The fourth requirement is inter-agent authentication. In multi-agent systems — where an orchestrator spawns subagents, which in turn call tools, which may spawn further agents — the authentication chain between agents is as important as the authentication of any individual agent. An unauthenticated agent-to-agent call in a production pipeline is a lateral movement vector. The MCP (Model Context Protocol) ecosystem is beginning to address this through standardized authentication flows for agent-to-tool calls, but the multi-agent orchestration layer remains an area of active development.
Key Takeaways
- Machine identity: short-lived, cryptographically verified credentials specific to agent, task, and environment — not persistent API keys
- Dynamic access scoping: access grants issued per-task and revoked on completion — not fixed access profiles provisioned at agent creation
- Agent audit trails: reconstruct the full decision chain including tool invocations, data accessed, and external API calls — not just access event logs
- Inter-agent authentication: the call chain between orchestrators and subagents is a lateral movement vector that requires explicit authentication controls
The Practical Gap Between Policy and Practice in 2026
The frameworks exist. The tooling is maturing rapidly. The data on consequences is now unambiguous. And yet most engineering organizations are still in a posture that amounts to: we know this is a problem we need to address.
The gap between policy and practice is widest in two places. The first is mid-market organizations — companies large enough to have meaningful AI tooling proliferation but not large enough to have a dedicated security engineering function that has caught up with the agentic surface area. These organizations have AI agents in their CI/CD pipelines, AI coding assistants across their development teams, and AI-assisted monitoring tools in their infrastructure — and they're managing all of it with the access governance practices they built for human users five years ago.
The second gap is in the outsourcing relationship, as described above. Enterprise organizations with mature internal IAM practices often have a sharp discontinuity at the boundary with their development partners. Their internal AI agent governance is rigorous; their governance of the AI agents their vendors operate on their behalf is largely an open question.

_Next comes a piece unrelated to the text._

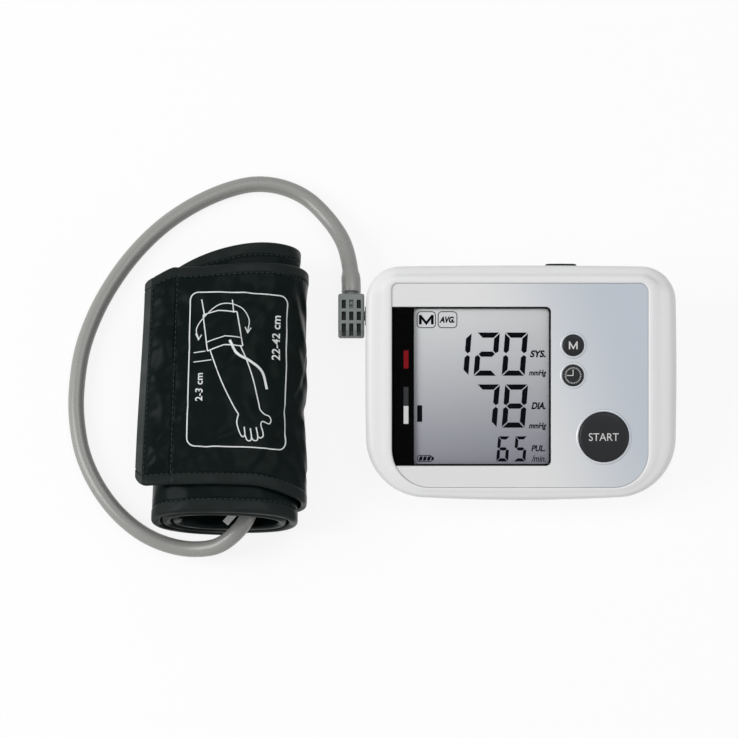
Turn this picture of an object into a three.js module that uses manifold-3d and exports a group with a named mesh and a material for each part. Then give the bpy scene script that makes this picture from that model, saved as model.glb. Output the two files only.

The Kubescape 4.0 release is instructive as a bellwether. The fact that the leading Kubernetes security platform added AI agent scanning as a core feature — not an add-on, not a beta capability, but a primary feature of a major release — signals that the infrastructure security ecosystem has concluded this is a durable, first-class problem. Organizations that haven't yet reached the same conclusion are behind the curve in a way that is now measurable in incident rates.
Key Takeaways
- Mid-market organizations face the widest gap: AI agent proliferation without the security function maturity to govern it
- The outsourcing boundary is the sharpest discontinuity: internal IAM rigor often stops at the vendor perimeter
- Kubescape 4.0 adding AI agent scanning as a core feature signals the security tooling ecosystem's consensus on this as a durable, first-class risk
- The gap between 'we know this is a problem' and 'we've addressed it' is now quantified — a fourfold difference in incident rate
What Engineering Leaders Should Do Before the Next Sprint
The good news is that the path from over-privileged to appropriately governed is not as long as it might appear. The challenge is less technical than organizational: it requires making AI agent access governance a first-class concern rather than a deferred security hygiene item.
The first practical step is an agent access audit. Enumerate every AI agent, AI tool, and automated AI-assisted system that has credentials in your infrastructure. This includes coding assistants, CI/CD bots, monitoring agents, deployment tools, and any third-party SaaS product that integrates with your systems via API. For each, document what access it holds, how those credentials were issued, when they were last rotated, and whether the access scope is still appropriate for the agent's current operational scope. Most organizations discover surprises at this step.
The second step is to apply least-privilege retroactively to your existing agent inventory. For most agents, the access footprint can be reduced significantly without breaking functionality — it just requires the work of defining the minimal access set rather than accepting the convenient over-provisioned baseline. Prioritize agents with access to production systems, secrets managers, and any data governed by GDPR or NIS2.
The third step is to include AI agent governance in your vendor risk assessment framework. Add explicit questions to your vendor security assessments: What AI tools do your engineers use? How are those tools credentialed for access to client systems? Who controls the AI tools' access to proprietary code? Where is that code processed? What data retention policies apply? These questions have concrete compliance implications and most development partners will not have been asked them before.
The fourth step is to establish agent-specific monitoring baselines. Identify the normal operational parameters for each agent — typical access volume, typical data touched, typical external API call frequency — and configure alerts for meaningful deviation. This doesn't require sophisticated tooling; it requires the discipline to define 'normal' before something abnormal happens.
Key Takeaways
- Agent access audit first: enumerate every AI principal with credentials in your infrastructure — most organizations find surprises
- Apply least-privilege retroactively: reduce existing agent access footprints to minimal operational scope, prioritizing production and secrets access
- Add AI tool governance to vendor risk assessments: explicit questions about partner AI tool credentialing, data processing, and retention
- Establish agent monitoring baselines: define normal operational parameters before anomaly detection can be meaningful
The Bottom Line
The fourfold rise in security incidents from over-privileged AI is not a future risk — it is a current, documented consequence of the gap between AI deployment velocity and identity governance maturity. AI agents are a permanent and growing feature of the engineering landscape, not a passing experiment. They will hold credentials, traverse infrastructure, process proprietary data, and operate autonomously — and the question is whether they do so under governance frameworks built for the risk they represent, or under the human-user IAM practices that were never designed for them. For CTOs managing outsourcing relationships in particular, the agent governance question extends beyond the internal perimeter to the entire supply chain of AI tools that your development partners bring into contact with your systems. The time to ask that question is before an incident, not after. The data now makes the cost of waiting explicit.